Is it true that you have to give names to things to really appreciate and understand them? It's really one of these questions that are just too gross for answering a straight yes or no.
When you think of this question, math comes to mind. I have little doubt that you must internalize dozens of definitions and the relations between them before you master differential geometry, or group theory. But do you need language to understand subtraction? The answer is - NO . Babies do it intuitively. So there is some border beyond which things become too abstract, and we've got to give them names. But isn't my answer a tautology? Isn't "abstract" just the name of this phenomena of having to name something in order to understand it? Sure enough, if we were not so used to giving names to everything, we would have found lots of things "abstract". Helen Keller writes :
"my teacher placed my hand under the spout. As the cool stream gushed over one hand she spelled into the other the word water, first slowly, then rapidly. I stood still, my whole attention fixed upon the motions of her fingers. Suddenly I felt a misty consciousness as of something forgotten - a thrill of returning thought; and somehow the mystery of language was revealed to me. I knew then that "w-a-t-e-r" meant the wonderful cool something that was flowing over my hand"

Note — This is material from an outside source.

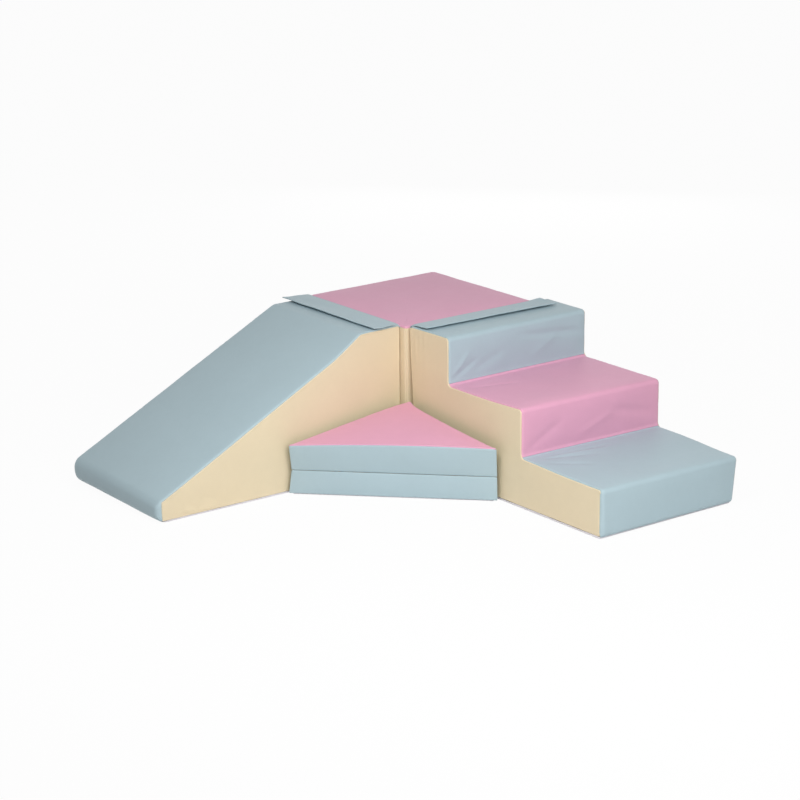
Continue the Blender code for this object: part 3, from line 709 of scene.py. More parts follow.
def plate(module, node, upper, centre, heights, seed, puff=0.002, reach=0.05, rings=46, channel=None):
    """Cloth over one end, ring by ring from the seam to a centre that sees all of it. The first rings follow
    the rounded edge to its end, and the others go straight to the centre."""
    outline = module.outline
    s = outline.stations(0.0, outline.length, 0.006, ends=False)
    p, n, w = outline.at(s)
    radius, seam = module.edge(upper, s)
    last_run = run_to(np.maximum(round_over(seam, radius)[0] + 0.0015, 1.05 * radius), radius)
    run = seam + (last_run - seam) * (np.arange(RIM_RINGS + 1) / RIM_RINGS)[:, None] ** 1.4
    depth, drop, angle = round_over(run, radius)
    rim = p - w * depth[..., None]
    share = ((np.arange(1, rings + 1) / rings) ** 1.25)[:, None, None]
    inner = rim[-1:] + (np.asarray(centre) - rim[-1:]) * share
    plan = np.concatenate([rim, inner])
    flat = np.zeros(inner.shape[:2])
    drop, angle = np.concatenate([drop, flat]), np.concatenate([angle, flat + math.pi / 2])
    distance = np.concatenate([run - seam, last_run - seam + np.linalg.norm(inner - rim[-1:], axis=2)])
    sign, surface = (1.0, module.high) if upper else (-1.0, module.low)
    side = surface - sign * drop
    way = module.heading(n * np.cos(angle)[..., None], sign * np.sin(angle))
    loose = swell(plan.reshape(-1, 2), p - w * 0.004, puff, reach).reshape(side.shape)
    loose = (loose + heights(plan[..., 0], plan[..., 1])) * (1 - np.exp(-distance / FADE))
    if channel is not None:
        loose = loose * (1 - channel(plan[..., 0], plan[..., 1]))
    height = seam_height(distance, s[None, :], seed, welt=0.0006) + loose
    points = module.world(plan, side) + way * height[..., None]
    quads = grid_quads(*side.shape)
    piece = thicken(node + "_cover", points, quads, COVER_THICKNESS, finish_of(node), sign * module.axes[2])
    dress(piece, module.body, slot_of(node), node)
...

Most of us don't think of the notion of water as abstract, but it's just a matter of experience.
SO… It didn't occur to me that I need to copy linux outputs to the clipboard, until I found out about xclip (keep your comments about the long intro to yourself, by the way…). Now that I know about it, I also care about cases where I want the trailing '\n', and cases where I don't.
Here are my aliases for linux:
1: alias xc='xclip -selection clipboard'
2: alias xcn='perl -ne "chomp();print" |xclip -selection clipboard'
And here they are for mac osx :
1: alias xc="pbcopy"
2: alias xcn="tr -d '\n' | pbcopy"
The two approaches for removing the newlines work equivalently on both systems.